04 - include

History

At first, at times of C being developed (before any standard was made) computers were not sufficiently powerful to compile large (at that time) programs. The solution was to not write too many function definitions in a single file. Each file was compiled separately and then compiled files (containing some intermediate representation) were merged to an executable program with actual machine code.

The compiler was performing many operations blindly - if a function call was encountered and the function was not defined in the current file, it was simply assumed that such function existed somewhere else. If there was any kind of mismatch that wasn't detected during compilation and machine code generation (e.g. different number of arguments given to the function than it expects) it was simply undefined behavior.

Such situation could not last long. It was simply too error-prone. Later function declarations became popular, but just the name and return type, e.g. int func(); (in C empty parentheses mean unspecified parameters). Then function prototypes - function declarations that specify parameters, e.g. int func(int, int);). Compilers started to verify that function calls match their expectations. I have no knowledge where (on the timeline of C's development) C++ started exactly (early as an extension to C) but in C++ fully-informational function declarations existed and were mandatory since the beginning.

To simplify the work and avoid code duplication, people started writing files which contained just function declarations and used the preprocessor #include directive to paste their contents into other files (intended for compilation) that needed these declarations. That's how header files were born.

Whole paragraph: citation needed.

The C/C++ build process

You already know that you need to include certain files in order to use certain parts of the C++ standard library.

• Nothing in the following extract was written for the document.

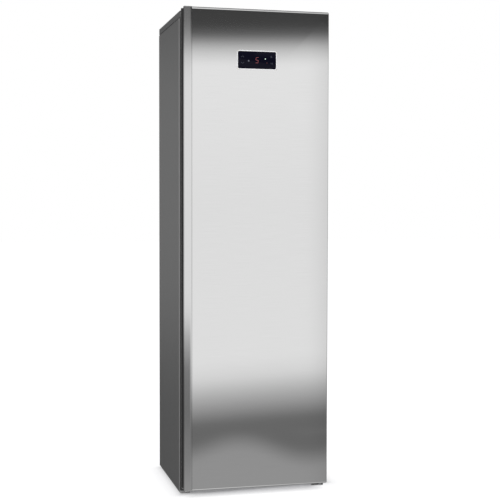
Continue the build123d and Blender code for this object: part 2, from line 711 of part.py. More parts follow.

The same thing applies for your code.

There are 2 types of files for C and C++ code:

• header files, which main purpose is to provide necessary information for other files (source files or other headers)

• source files, which main purpose is to implement various compilable entities (mostly functions) that have been declared in header files

The build process instructs the compiler only to compile source files. Each source file #includes headers to satisfy ODR (basically provide necessary information) and implements entities which are transformed to machine code.

In other words, headers are files for code shared between source files.

Does it mean that headers are for declarations and sources for definitions?

No. This is an incorrect mental shortcut.

• Some things should be defined in headers. The best example are user-defined types. Almost all code which uses new types defined in code needs to see their definition, otherwise the compiler will not be able to generate machine code to handle them. Types themselves do not form compilable code, but their use in functions does.

• Some things can be declared in sources (or not declared at all), mostly because they are used only within a single file.

Instead, I propose to think of headers and sources in more generic terms such as specification and implementation. The mechanism is quite flexible - C++ does not impose any strict rules what needs to be in which file. The language doesn't even define what a header or a source file is - this is just a very strong convention that was formed through practice to make the best use of the preprocessor. All that really matters is that when code is compiled, ODR is satisfied.

So which entities are put where? Is there any convention for it?

There is some convention but nothing is strict. Generally:

• header files:

  • type definitions

  • global object declarations

  • function declarations

  • templates - both declarations and definitions

• source files:

  • function definitions

  • global object definitions

This is only a rough guideline, details for specific entities are explained in respective lessons. There is also a detailed cheatsheet. TOWRITE

File naming

The C language uses h extension for header files and c for source files.

In C++:

• Source files typically use cpp extension. Rarely cc, cxx or others.

• Header files typically use h or hpp extension. My recommendation is hpp because h is confused by some tools as a C header file, not C++. hpp is the most common extension that clearly states it's a C++ file. In this specific case my recommendation is in conflict with CG SF.1 but there is an issue where it was discussed which (at least to me) clearly states there is no consensus in the community.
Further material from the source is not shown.